What you need to do: Output all lines exactly.

Material provided:
(begin)
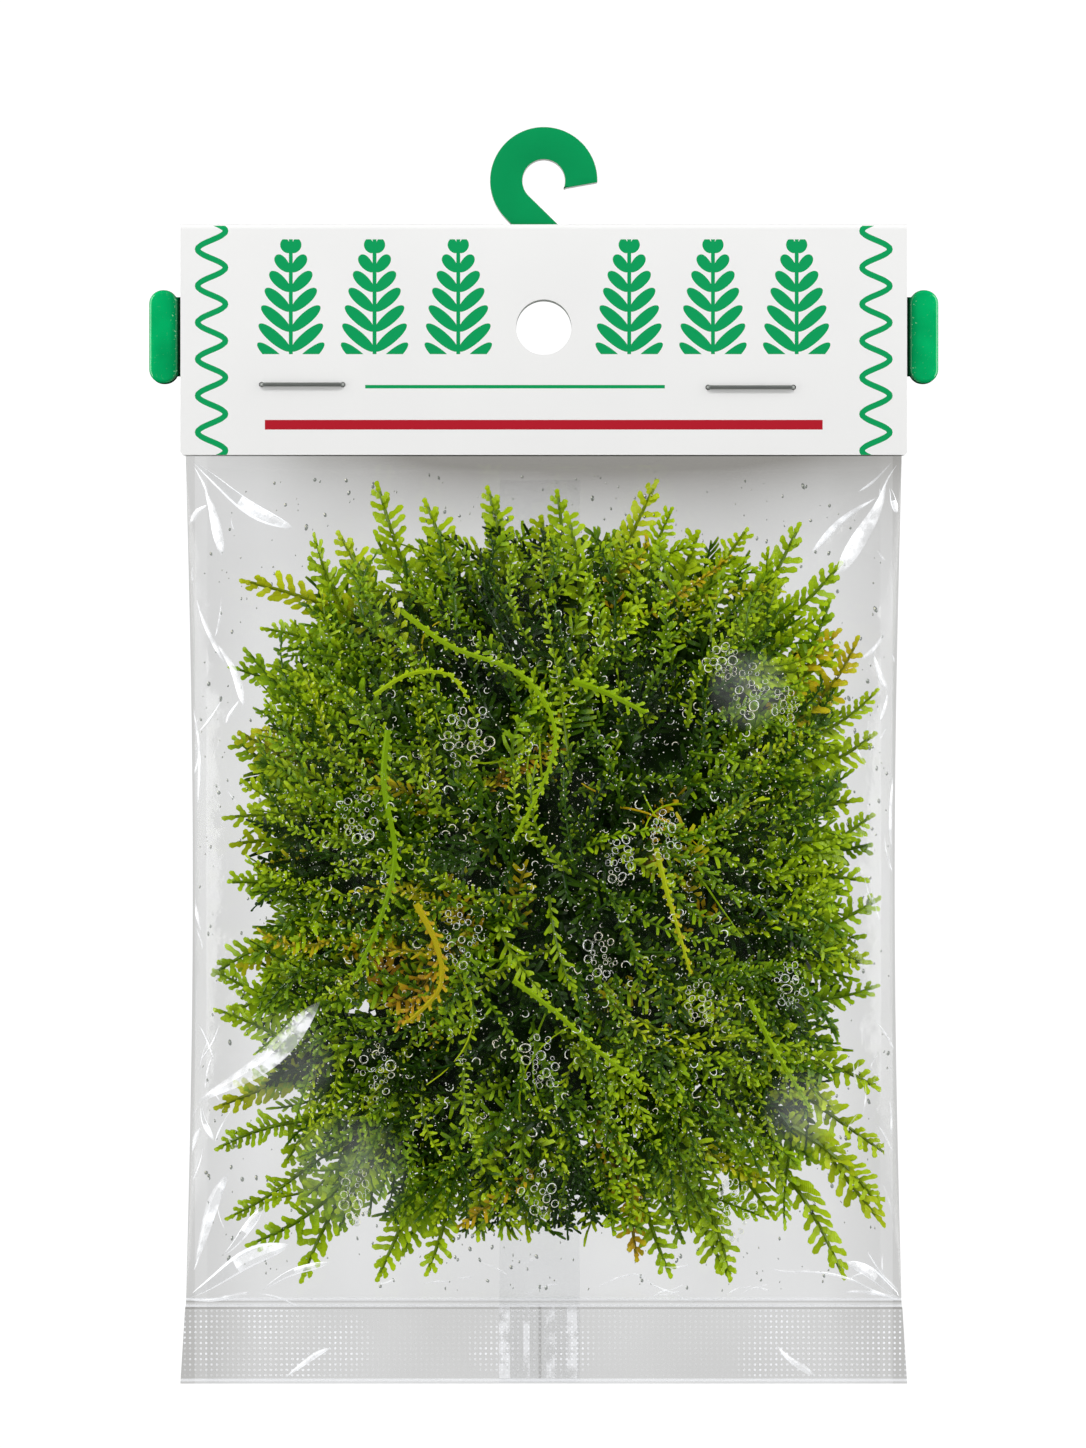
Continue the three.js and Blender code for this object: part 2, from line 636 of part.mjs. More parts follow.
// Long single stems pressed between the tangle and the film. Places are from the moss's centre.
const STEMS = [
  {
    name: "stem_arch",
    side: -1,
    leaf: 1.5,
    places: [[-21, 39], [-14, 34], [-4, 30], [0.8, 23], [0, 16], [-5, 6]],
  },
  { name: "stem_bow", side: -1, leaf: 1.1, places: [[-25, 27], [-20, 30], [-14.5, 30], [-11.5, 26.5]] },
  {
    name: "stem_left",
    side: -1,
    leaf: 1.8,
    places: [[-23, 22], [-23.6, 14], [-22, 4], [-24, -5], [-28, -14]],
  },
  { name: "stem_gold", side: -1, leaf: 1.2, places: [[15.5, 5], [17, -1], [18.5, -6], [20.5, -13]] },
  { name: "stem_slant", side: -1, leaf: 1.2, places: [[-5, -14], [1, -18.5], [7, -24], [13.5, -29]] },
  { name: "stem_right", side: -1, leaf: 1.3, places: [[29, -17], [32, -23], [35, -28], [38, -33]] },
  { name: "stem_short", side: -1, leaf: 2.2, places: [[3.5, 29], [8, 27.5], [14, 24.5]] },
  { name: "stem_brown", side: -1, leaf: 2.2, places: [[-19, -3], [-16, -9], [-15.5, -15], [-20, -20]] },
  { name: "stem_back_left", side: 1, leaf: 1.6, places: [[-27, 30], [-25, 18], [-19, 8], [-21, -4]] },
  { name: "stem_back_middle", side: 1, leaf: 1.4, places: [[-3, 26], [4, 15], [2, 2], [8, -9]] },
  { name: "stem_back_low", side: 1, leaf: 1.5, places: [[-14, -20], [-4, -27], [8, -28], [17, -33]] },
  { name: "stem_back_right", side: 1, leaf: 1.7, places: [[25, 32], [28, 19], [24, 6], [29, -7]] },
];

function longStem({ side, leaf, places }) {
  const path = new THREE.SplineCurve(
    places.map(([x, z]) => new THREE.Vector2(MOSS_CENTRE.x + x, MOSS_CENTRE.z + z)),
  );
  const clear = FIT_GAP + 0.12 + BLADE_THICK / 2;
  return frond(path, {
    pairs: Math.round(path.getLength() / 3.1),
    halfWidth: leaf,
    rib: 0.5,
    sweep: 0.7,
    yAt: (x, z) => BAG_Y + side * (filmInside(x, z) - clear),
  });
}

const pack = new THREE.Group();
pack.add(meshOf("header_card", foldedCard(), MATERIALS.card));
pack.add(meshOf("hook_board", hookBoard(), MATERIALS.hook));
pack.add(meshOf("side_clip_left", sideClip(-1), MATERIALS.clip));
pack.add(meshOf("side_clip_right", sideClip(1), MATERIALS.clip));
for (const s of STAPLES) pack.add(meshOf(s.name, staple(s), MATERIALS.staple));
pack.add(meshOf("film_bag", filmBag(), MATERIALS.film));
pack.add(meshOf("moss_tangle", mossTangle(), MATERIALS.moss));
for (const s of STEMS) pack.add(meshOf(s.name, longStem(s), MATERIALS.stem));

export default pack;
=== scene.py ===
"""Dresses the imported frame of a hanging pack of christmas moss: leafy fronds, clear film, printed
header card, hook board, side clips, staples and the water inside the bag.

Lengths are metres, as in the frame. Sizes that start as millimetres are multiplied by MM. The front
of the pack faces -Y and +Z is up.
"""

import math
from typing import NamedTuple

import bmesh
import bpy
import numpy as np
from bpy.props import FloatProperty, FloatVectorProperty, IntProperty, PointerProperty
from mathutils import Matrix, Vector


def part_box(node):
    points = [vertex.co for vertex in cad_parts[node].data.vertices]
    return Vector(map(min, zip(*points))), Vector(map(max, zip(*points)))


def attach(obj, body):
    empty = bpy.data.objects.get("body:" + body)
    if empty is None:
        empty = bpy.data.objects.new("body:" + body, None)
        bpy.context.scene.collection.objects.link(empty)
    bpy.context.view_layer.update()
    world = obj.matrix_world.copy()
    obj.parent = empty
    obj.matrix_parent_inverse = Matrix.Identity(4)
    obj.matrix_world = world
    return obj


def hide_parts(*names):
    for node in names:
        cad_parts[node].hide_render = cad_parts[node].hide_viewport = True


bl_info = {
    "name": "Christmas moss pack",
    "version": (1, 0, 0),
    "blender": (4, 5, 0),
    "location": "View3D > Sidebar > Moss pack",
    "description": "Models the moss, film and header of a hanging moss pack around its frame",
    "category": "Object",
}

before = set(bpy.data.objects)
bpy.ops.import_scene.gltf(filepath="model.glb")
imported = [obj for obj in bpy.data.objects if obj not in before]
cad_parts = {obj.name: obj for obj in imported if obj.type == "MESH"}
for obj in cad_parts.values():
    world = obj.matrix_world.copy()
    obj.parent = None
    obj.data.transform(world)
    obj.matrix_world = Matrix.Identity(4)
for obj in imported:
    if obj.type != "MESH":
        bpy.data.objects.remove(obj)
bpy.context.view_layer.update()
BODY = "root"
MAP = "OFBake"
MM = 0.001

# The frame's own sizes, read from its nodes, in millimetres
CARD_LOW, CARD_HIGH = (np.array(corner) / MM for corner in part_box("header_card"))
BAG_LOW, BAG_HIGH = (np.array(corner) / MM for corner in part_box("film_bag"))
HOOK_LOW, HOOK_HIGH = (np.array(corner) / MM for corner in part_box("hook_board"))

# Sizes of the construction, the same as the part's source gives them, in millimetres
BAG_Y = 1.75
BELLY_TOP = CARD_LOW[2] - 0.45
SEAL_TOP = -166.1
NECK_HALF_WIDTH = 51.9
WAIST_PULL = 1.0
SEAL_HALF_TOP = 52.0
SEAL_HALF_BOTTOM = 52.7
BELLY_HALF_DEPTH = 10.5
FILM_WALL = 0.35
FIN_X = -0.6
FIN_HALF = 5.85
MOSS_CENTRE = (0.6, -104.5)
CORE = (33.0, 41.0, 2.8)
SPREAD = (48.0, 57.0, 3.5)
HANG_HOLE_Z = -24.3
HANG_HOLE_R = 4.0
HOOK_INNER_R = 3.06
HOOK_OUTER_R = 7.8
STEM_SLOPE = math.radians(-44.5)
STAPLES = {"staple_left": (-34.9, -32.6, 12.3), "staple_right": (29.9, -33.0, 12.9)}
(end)
Response below:
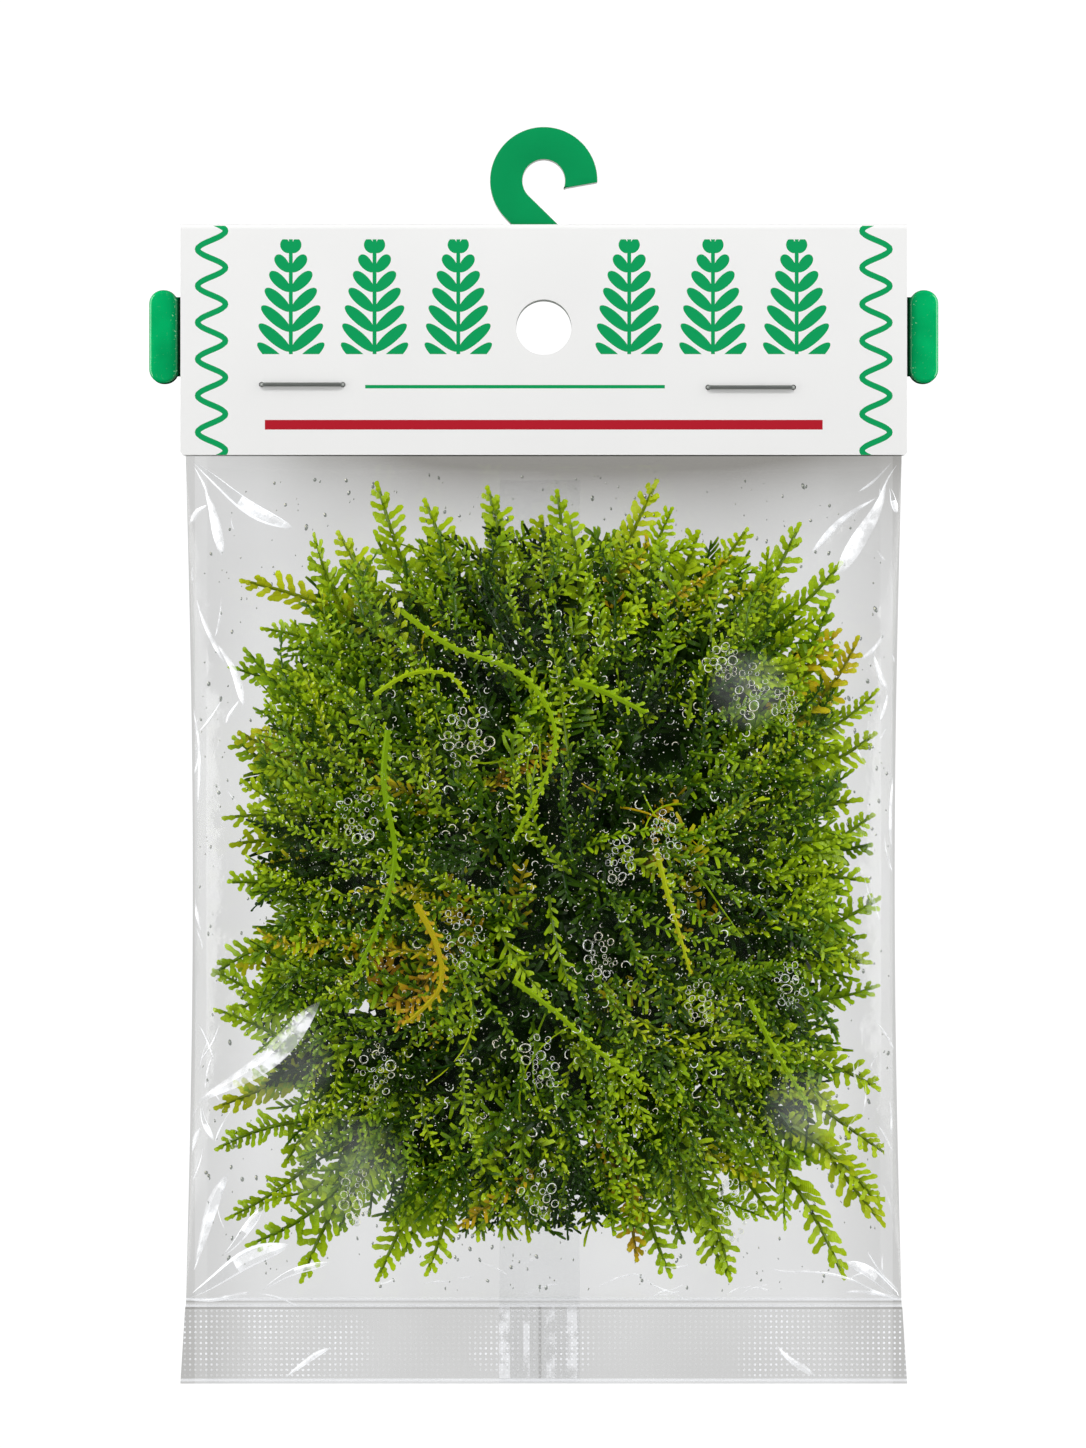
Continue the three.js and Blender code for this object: part 2, from line 636 of part.mjs. More parts follow.
// Long single stems pressed between the tangle and the film. Places are from the moss's centre.
const STEMS = [
  {
    name: "stem_arch",
    side: -1,
    leaf: 1.5,
    places: [[-21, 39], [-14, 34], [-4, 30], [0.8, 23], [0, 16], [-5, 6]],
  },
  { name: "stem_bow", side: -1, leaf: 1.1, places: [[-25, 27], [-20, 30], [-14.5, 30], [-11.5, 26.5]] },
  {
    name: "stem_left",
    side: -1,
    leaf: 1.8,
    places: [[-23, 22], [-23.6, 14], [-22, 4], [-24, -5], [-28, -14]],
  },
  { name: "stem_gold", side: -1, leaf: 1.2, places: [[15.5, 5], [17, -1], [18.5, -6], [20.5, -13]] },
  { name: "stem_slant", side: -1, leaf: 1.2, places: [[-5, -14], [1, -18.5], [7, -24], [13.5, -29]] },
  { name: "stem_right", side: -1, leaf: 1.3, places: [[29, -17], [32, -23], [35, -28], [38, -33]] },
  { name: "stem_short", side: -1, leaf: 2.2, places: [[3.5, 29], [8, 27.5], [14, 24.5]] },
  { name: "stem_brown", side: -1, leaf: 2.2, places: [[-19, -3], [-16, -9], [-15.5, -15], [-20, -20]] },
  { name: "stem_back_left", side: 1, leaf: 1.6, places: [[-27, 30], [-25, 18], [-19, 8], [-21, -4]] },
  { name: "stem_back_middle", side: 1, leaf: 1.4, places: [[-3, 26], [4, 15], [2, 2], [8, -9]] },
  { name: "stem_back_low", side: 1, leaf: 1.5, places: [[-14, -20], [-4, -27], [8, -28], [17, -33]] },
  { name: "stem_back_right", side: 1, leaf: 1.7, places: [[25, 32], [28, 19], [24, 6], [29, -7]] },
];

function longStem({ side, leaf, places }) {
  const path = new THREE.SplineCurve(
    places.map(([x, z]) => new THREE.Vector2(MOSS_CENTRE.x + x, MOSS_CENTRE.z + z)),
  );
  const clear = FIT_GAP + 0.12 + BLADE_THICK / 2;
  return frond(path, {
    pairs: Math.round(path.getLength() / 3.1),
    halfWidth: leaf,
    rib: 0.5,
    sweep: 0.7,
    yAt: (x, z) => BAG_Y + side * (filmInside(x, z) - clear),
  });
}

const pack = new THREE.Group();
pack.add(meshOf("header_card", foldedCard(), MATERIALS.card));
pack.add(meshOf("hook_board", hookBoard(), MATERIALS.hook));
pack.add(meshOf("side_clip_left", sideClip(-1), MATERIALS.clip));
pack.add(meshOf("side_clip_right", sideClip(1), MATERIALS.clip));
for (const s of STAPLES) pack.add(meshOf(s.name, staple(s), MATERIALS.staple));
pack.add(meshOf("film_bag", filmBag(), MATERIALS.film));
pack.add(meshOf("moss_tangle", mossTangle(), MATERIALS.moss));
for (const s of STEMS) pack.add(meshOf(s.name, longStem(s), MATERIALS.stem));

export default pack;
=== scene.py ===
"""Dresses the imported frame of a hanging pack of christmas moss: leafy fronds, clear film, printed
header card, hook board, side clips, staples and the water inside the bag.

Lengths are metres, as in the frame. Sizes that start as millimetres are multiplied by MM. The front
of the pack faces -Y and +Z is up.
"""

import math
from typing import NamedTuple

import bmesh
import bpy
import numpy as np
from bpy.props import FloatProperty, FloatVectorProperty, IntProperty, PointerProperty
from mathutils import Matrix, Vector


def part_box(node):
    points = [vertex.co for vertex in cad_parts[node].data.vertices]
    return Vector(map(min, zip(*points))), Vector(map(max, zip(*points)))


def attach(obj, body):
    empty = bpy.data.objects.get("body:" + body)
    if empty is None:
        empty = bpy.data.objects.new("body:" + body, None)
        bpy.context.scene.collection.objects.link(empty)
    bpy.context.view_layer.update()
    world = obj.matrix_world.copy()
    obj.parent = empty
    obj.matrix_parent_inverse = Matrix.Identity(4)
    obj.matrix_world = world
    return obj


def hide_parts(*names):
    for node in names:
        cad_parts[node].hide_render = cad_parts[node].hide_viewport = True


bl_info = {
    "name": "Christmas moss pack",
    "version": (1, 0, 0),
    "blender": (4, 5, 0),
    "location": "View3D > Sidebar > Moss pack",
    "description": "Models the moss, film and header of a hanging moss pack around its frame",
    "category": "Object",
}

before = set(bpy.data.objects)
bpy.ops.import_scene.gltf(filepath="model.glb")
imported = [obj for obj in bpy.data.objects if obj not in before]
cad_parts = {obj.name: obj for obj in imported if obj.type == "MESH"}
for obj in cad_parts.values():
    world = obj.matrix_world.copy()
    obj.parent = None
    obj.data.transform(world)
    obj.matrix_world = Matrix.Identity(4)
for obj in imported:
    if obj.type != "MESH":
        bpy.data.objects.remove(obj)
bpy.context.view_layer.update()
BODY = "root"
MAP = "OFBake"
MM = 0.001

# The frame's own sizes, read from its nodes, in millimetres
CARD_LOW, CARD_HIGH = (np.array(corner) / MM for corner in part_box("header_card"))
BAG_LOW, BAG_HIGH = (np.array(corner) / MM for corner in part_box("film_bag"))
HOOK_LOW, HOOK_HIGH = (np.array(corner) / MM for corner in part_box("hook_board"))

# Sizes of the construction, the same as the part's source gives them, in millimetres
BAG_Y = 1.75
BELLY_TOP = CARD_LOW[2] - 0.45
SEAL_TOP = -166.1
NECK_HALF_WIDTH = 51.9
WAIST_PULL = 1.0
SEAL_HALF_TOP = 52.0
SEAL_HALF_BOTTOM = 52.7
BELLY_HALF_DEPTH = 10.5
FILM_WALL = 0.35
FIN_X = -0.6
FIN_HALF = 5.85
MOSS_CENTRE = (0.6, -104.5)
CORE = (33.0, 41.0, 2.8)
SPREAD = (48.0, 57.0, 3.5)
HANG_HOLE_Z = -24.3
HANG_HOLE_R = 4.0
HOOK_INNER_R = 3.06
HOOK_OUTER_R = 7.8
STEM_SLOPE = math.radians(-44.5)
STAPLES = {"staple_left": (-34.9, -32.6, 12.3), "staple_right": (29.9, -33.0, 12.9)}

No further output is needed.